Goal: Every record here needs to be written out again exactly.

Items:
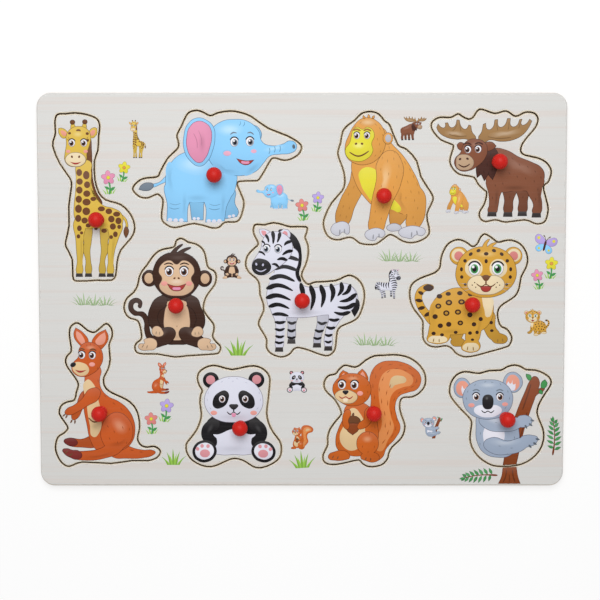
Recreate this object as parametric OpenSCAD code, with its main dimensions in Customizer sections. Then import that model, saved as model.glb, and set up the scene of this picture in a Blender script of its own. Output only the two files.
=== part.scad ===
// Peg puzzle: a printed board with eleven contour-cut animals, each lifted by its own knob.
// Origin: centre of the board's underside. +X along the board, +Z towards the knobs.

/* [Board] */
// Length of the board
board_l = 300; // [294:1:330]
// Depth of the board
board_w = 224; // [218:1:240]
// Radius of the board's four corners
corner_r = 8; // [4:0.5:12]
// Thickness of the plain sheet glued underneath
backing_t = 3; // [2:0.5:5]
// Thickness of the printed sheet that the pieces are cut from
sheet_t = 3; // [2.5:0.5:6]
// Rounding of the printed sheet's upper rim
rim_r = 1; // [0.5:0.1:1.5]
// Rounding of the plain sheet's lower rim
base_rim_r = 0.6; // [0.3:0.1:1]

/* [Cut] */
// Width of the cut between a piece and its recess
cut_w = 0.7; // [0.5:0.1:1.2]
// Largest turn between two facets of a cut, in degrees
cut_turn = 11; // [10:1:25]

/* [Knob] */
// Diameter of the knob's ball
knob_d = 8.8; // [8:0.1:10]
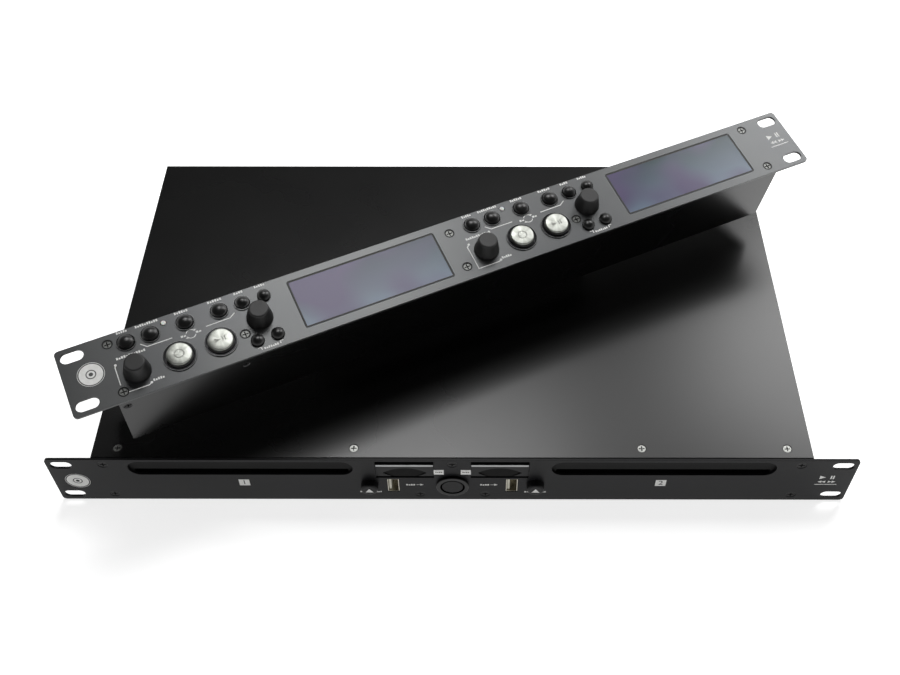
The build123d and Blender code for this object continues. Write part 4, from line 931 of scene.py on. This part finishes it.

Exercise output:
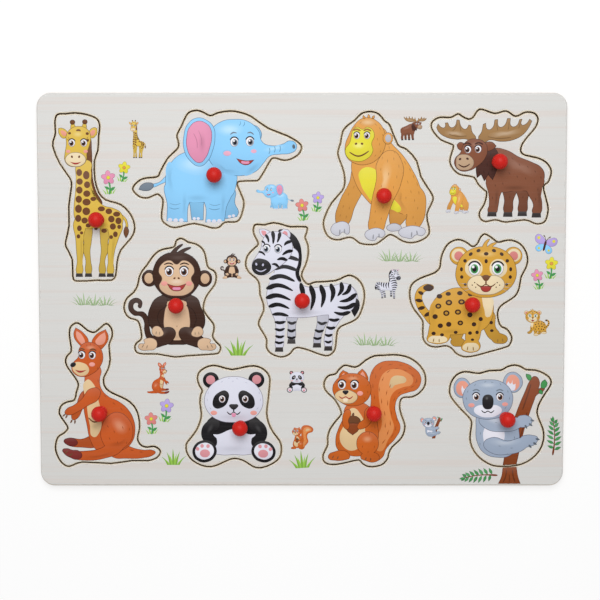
Recreate this object as parametric OpenSCAD code, with its main dimensions in Customizer sections. Then import that model, saved as model.glb, and set up the scene of this picture in a Blender script of its own. Output only the two files.
=== part.scad ===
// Peg puzzle: a printed board with eleven contour-cut animals, each lifted by its own knob.
// Origin: centre of the board's underside. +X along the board, +Z towards the knobs.

/* [Board] */
// Length of the board
board_l = 300; // [294:1:330]
// Depth of the board
board_w = 224; // [218:1:240]
// Radius of the board's four corners
corner_r = 8; // [4:0.5:12]
// Thickness of the plain sheet glued underneath
backing_t = 3; // [2:0.5:5]
// Thickness of the printed sheet that the pieces are cut from
sheet_t = 3; // [2.5:0.5:6]
// Rounding of the printed sheet's upper rim
rim_r = 1; // [0.5:0.1:1.5]
// Rounding of the plain sheet's lower rim
base_rim_r = 0.6; // [0.3:0.1:1]

/* [Cut] */
// Width of the cut between a piece and its recess
cut_w = 0.7; // [0.5:0.1:1.2]
// Largest turn between two facets of a cut, in degrees
cut_turn = 11; // [10:1:25]

/* [Knob] */
// Diameter of the knob's ball
knob_d = 8.8; // [8:0.1:10]
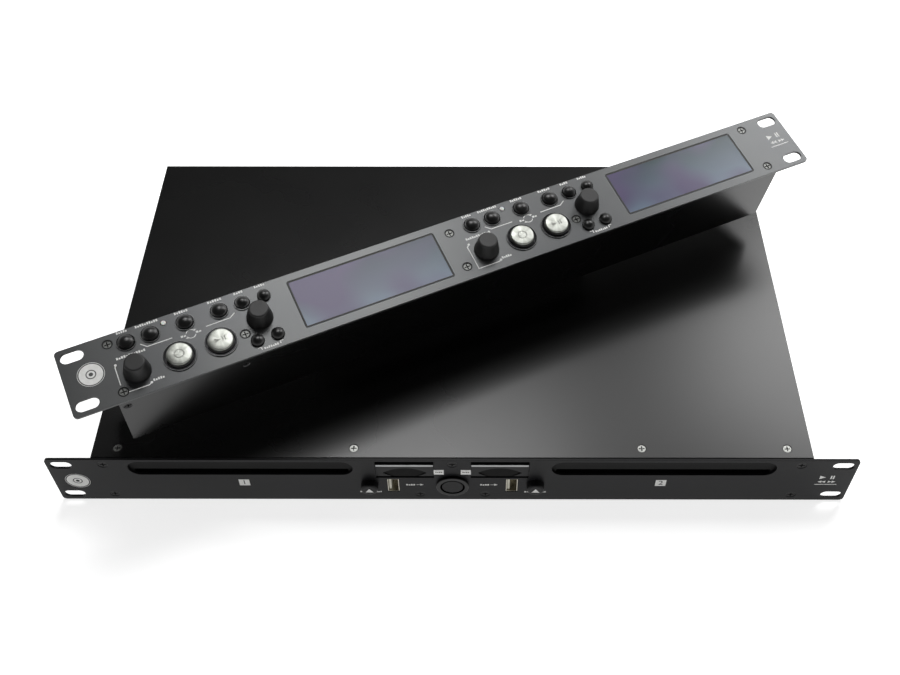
The build123d and Blender code for this object continues. Write part 4, from line 931 of scene.py on. This part finishes it.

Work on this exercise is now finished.